Modeling code records:
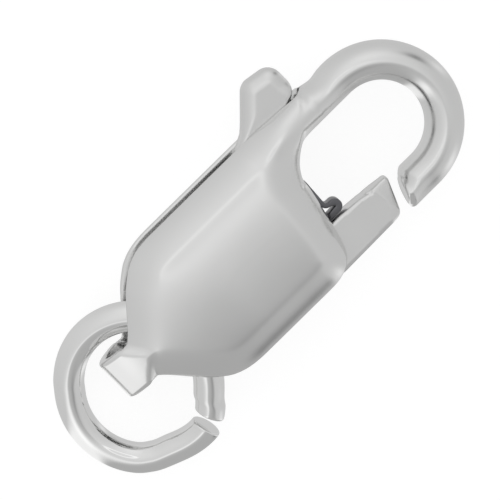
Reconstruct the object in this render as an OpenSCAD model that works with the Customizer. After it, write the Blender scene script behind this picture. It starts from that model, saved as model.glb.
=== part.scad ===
// Lobster clasp with an open jump ring, in millimetres.
// The clasp lies on its back cheek: +X runs from the ring to the hook, +Z points up from the surface.

/* [Body] */
// Length from the tail end to the nose edge
body_l = 8.25; // [7.9:0.05:8.7]
// Width of the body over its cheeks
body_w = 5.08; // [4.86:0.02:5.36]
// Thickness over both crests
body_t = 3.0; // [2.8:0.05:3.3]
// Thickness of the sheet
sheet_t = 0.3; // [0.25:0.01:0.35]
// Gap between the rims of the two cheeks
slot_w = 1.1; // [1.08:0.01:1.2]
// Width of the rolled flank along the sides
flank_w = 0.85; // [0.75:0.05:0.95]
// Width of the rolled flank along the nose
nose_flank_w = 1.05; // [0.9:0.05:1.2]
// How far each cheek's panel is crowned across the body
crown = 0.2; // [0.1:0.01:0.28]

/* [Tail] */
// Width of the strip that folds round the tail
tail_w = 1.4; // [1.3:0.05:1.6]
// Length of the strip's flat part, seen from above
tail_l = 1.05; // [0.95:0.05:1.2]
// Gap between the rims where the ring passes
tail_slot_w = 1.4; // [1.36:0.01:1.46]

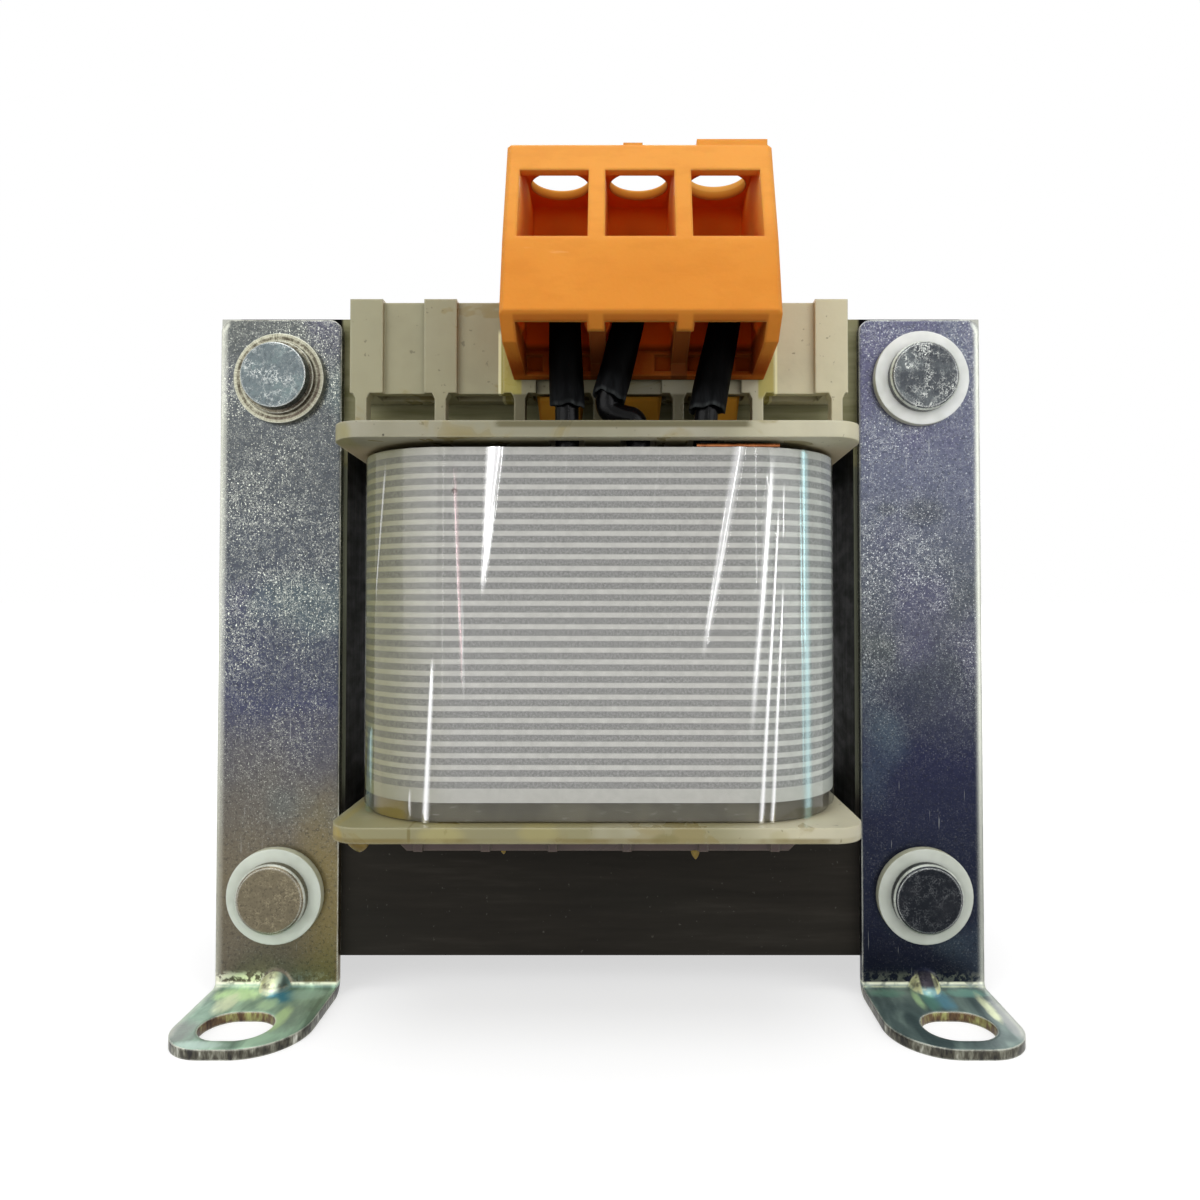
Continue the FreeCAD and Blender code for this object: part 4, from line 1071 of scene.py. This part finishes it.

Exercise requirements: All of the entries must be written out exactly as they stand.

Response for this exercise:
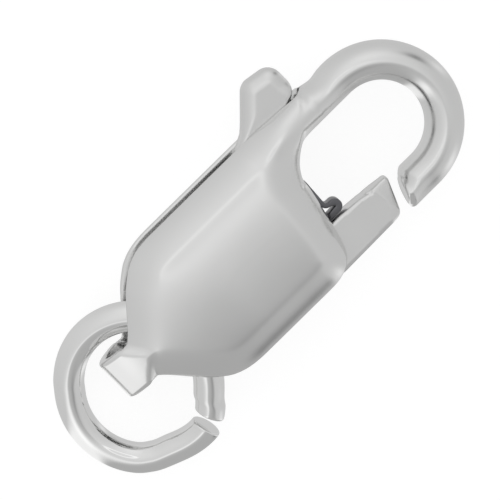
Reconstruct the object in this render as an OpenSCAD model that works with the Customizer. After it, write the Blender scene script behind this picture. It starts from that model, saved as model.glb.
=== part.scad ===
// Lobster clasp with an open jump ring, in millimetres.
// The clasp lies on its back cheek: +X runs from the ring to the hook, +Z points up from the surface.

/* [Body] */
// Length from the tail end to the nose edge
body_l = 8.25; // [7.9:0.05:8.7]
// Width of the body over its cheeks
body_w = 5.08; // [4.86:0.02:5.36]
// Thickness over both crests
body_t = 3.0; // [2.8:0.05:3.3]
// Thickness of the sheet
sheet_t = 0.3; // [0.25:0.01:0.35]
// Gap between the rims of the two cheeks
slot_w = 1.1; // [1.08:0.01:1.2]
// Width of the rolled flank along the sides
flank_w = 0.85; // [0.75:0.05:0.95]
// Width of the rolled flank along the nose
nose_flank_w = 1.05; // [0.9:0.05:1.2]
// How far each cheek's panel is crowned across the body
crown = 0.2; // [0.1:0.01:0.28]

/* [Tail] */
// Width of the strip that folds round the tail
tail_w = 1.4; // [1.3:0.05:1.6]
// Length of the strip's flat part, seen from above
tail_l = 1.05; // [0.95:0.05:1.2]
// Gap between the rims where the ring passes
tail_slot_w = 1.4; // [1.36:0.01:1.46]

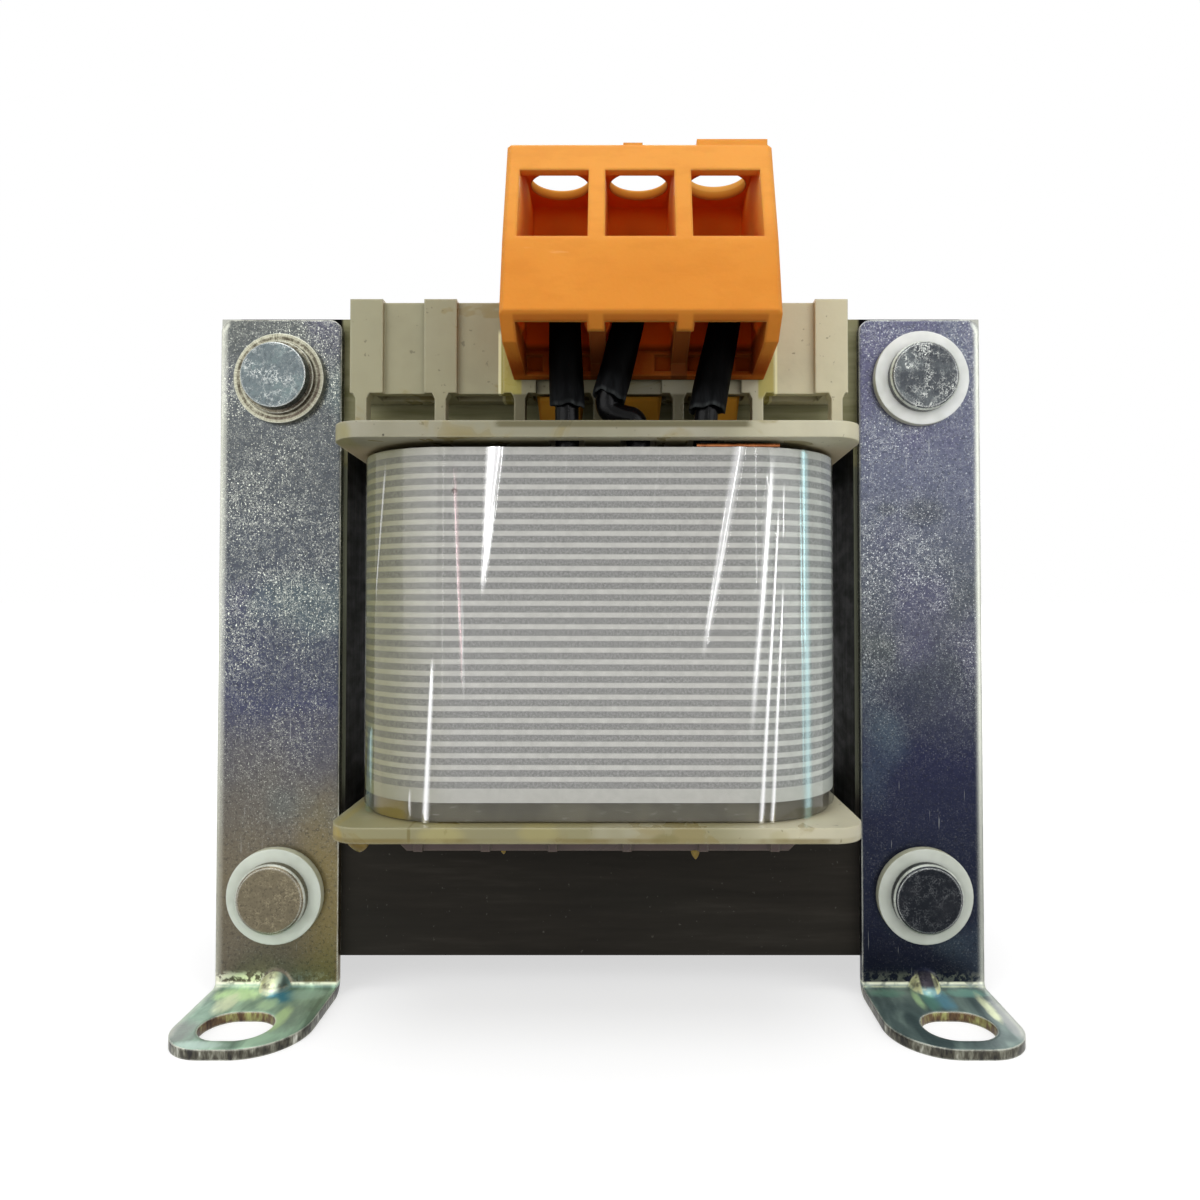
Continue the FreeCAD and Blender code for this object: part 4, from line 1071 of scene.py. This part finishes it.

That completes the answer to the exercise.